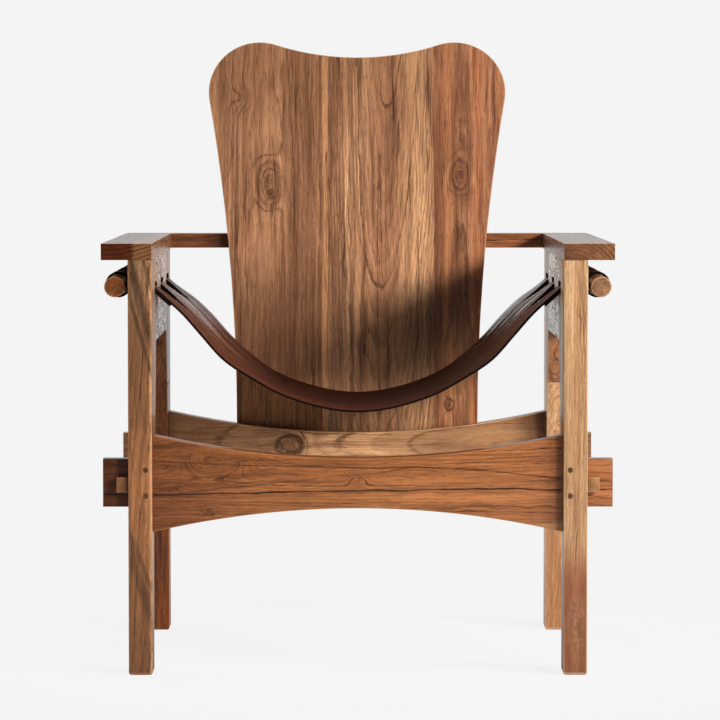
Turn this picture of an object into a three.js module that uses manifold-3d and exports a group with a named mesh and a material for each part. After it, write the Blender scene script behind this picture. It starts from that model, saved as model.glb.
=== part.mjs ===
// Leather sling lounge chair: two solid side frames, two arched rails with
// wedged through tenons, a reclined board back, and a leather seat whose straps
// pass through the sides and loop round a rod under each armrest.
// Millimetres. X runs across the chair, Y from front to back, Z up. Sizes are
// counted from the front face of the legs, and the group at the end moves the
// chair so that its origin lies on the floor under the middle of its box.

import * as THREE from 'three';
import { mergeVertices } from 'three/addons/utils/BufferGeometryUtils.js';
import Module from 'manifold-3d';

const wasm = await Module();
wasm.setup();

// Clearances
const fitGap = 0.3;
const glueLine = 0.2;
const boardSideGap = 1;
const cutMargin = 5;

// Side frames
const seatBay = 571;
const legThickness = 33;
const legHeight = 577;
const footDepth = 54;
const headDepth = 128;
const flareStart = 195;
const panelHeight = 117;
const frameDepth = 560;
const spliceTenonHeight = 25;
const spliceTenonThickness = 12;
const spliceTenonDepth = 50;
const tongueThickness = 10;
const tongueReach = 20;
const tongueRise = 6;
const tongueHeight = 54;

// Armrests and the bar behind them
const armWidth = 70;
const armThickness = 23;
const barDepth = 40;
const barHeight = 22;
const housingDepth = 2;
const dowelDiameter = 8;
const dowelReach = 16;
const dowelDepthBelow = 24;
const dowelSetback = 30;
const dowelSpacing = 68;
const barDowelReach = 20;

// Rails
const railThickness = 32;
const railSetback = 20;
const railEndTop = 333;
const railMiddleTop = 301;
const railEndBottom = 198;
const railMiddleBottom = 231;
const tenonThickness = 24;
const tenonBottom = 233;
const tenonTop = 300;
const tenonStandout = 36.5;
const pegDiameter = 7;
const pegLength = 54;
const pegInset = 9;
const pegHeights = [250, 286];

// Tusk wedges
const wedgeHeadWidth = 16.5;
const wedgeTailWidth = 12.5;
const wedgeHeight = 21;
const wedgeLength = 60;
const wedgeSetback = 6;
const wedgeCentreHeight = 265;
const wedgeDrawRoom = 2.5;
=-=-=
** EXERCISE **
Verbatim output is expected for the lines from the start of the data to the line in which "of its box." appears, both included.

** RESPONSE **
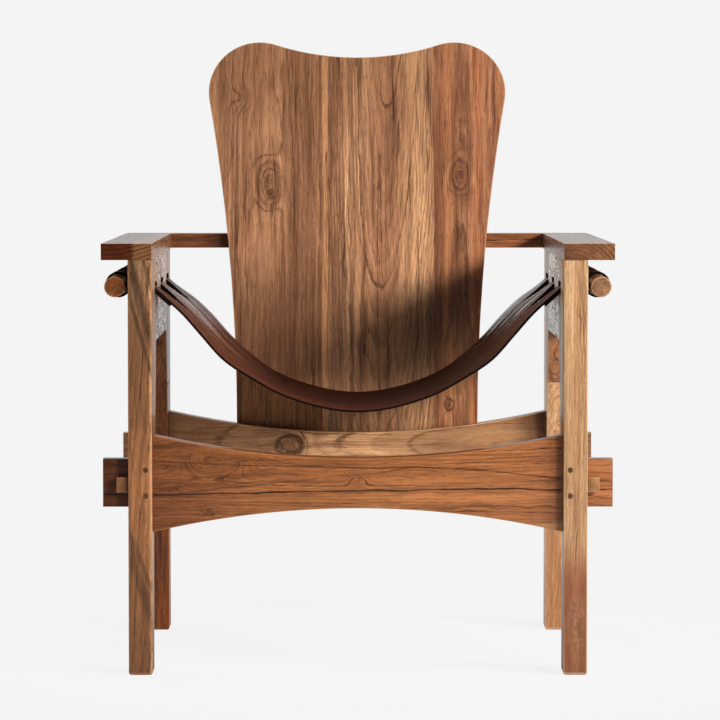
Turn this picture of an object into a three.js module that uses manifold-3d and exports a group with a named mesh and a material for each part. After it, write the Blender scene script behind this picture. It starts from that model, saved as model.glb.
=== part.mjs ===
// Leather sling lounge chair: two solid side frames, two arched rails with
// wedged through tenons, a reclined board back, and a leather seat whose straps
// pass through the sides and loop round a rod under each armrest.
// Millimetres. X runs across the chair, Y from front to back, Z up. Sizes are
// counted from the front face of the legs, and the group at the end moves the
// chair so that its origin lies on the floor under the middle of its box.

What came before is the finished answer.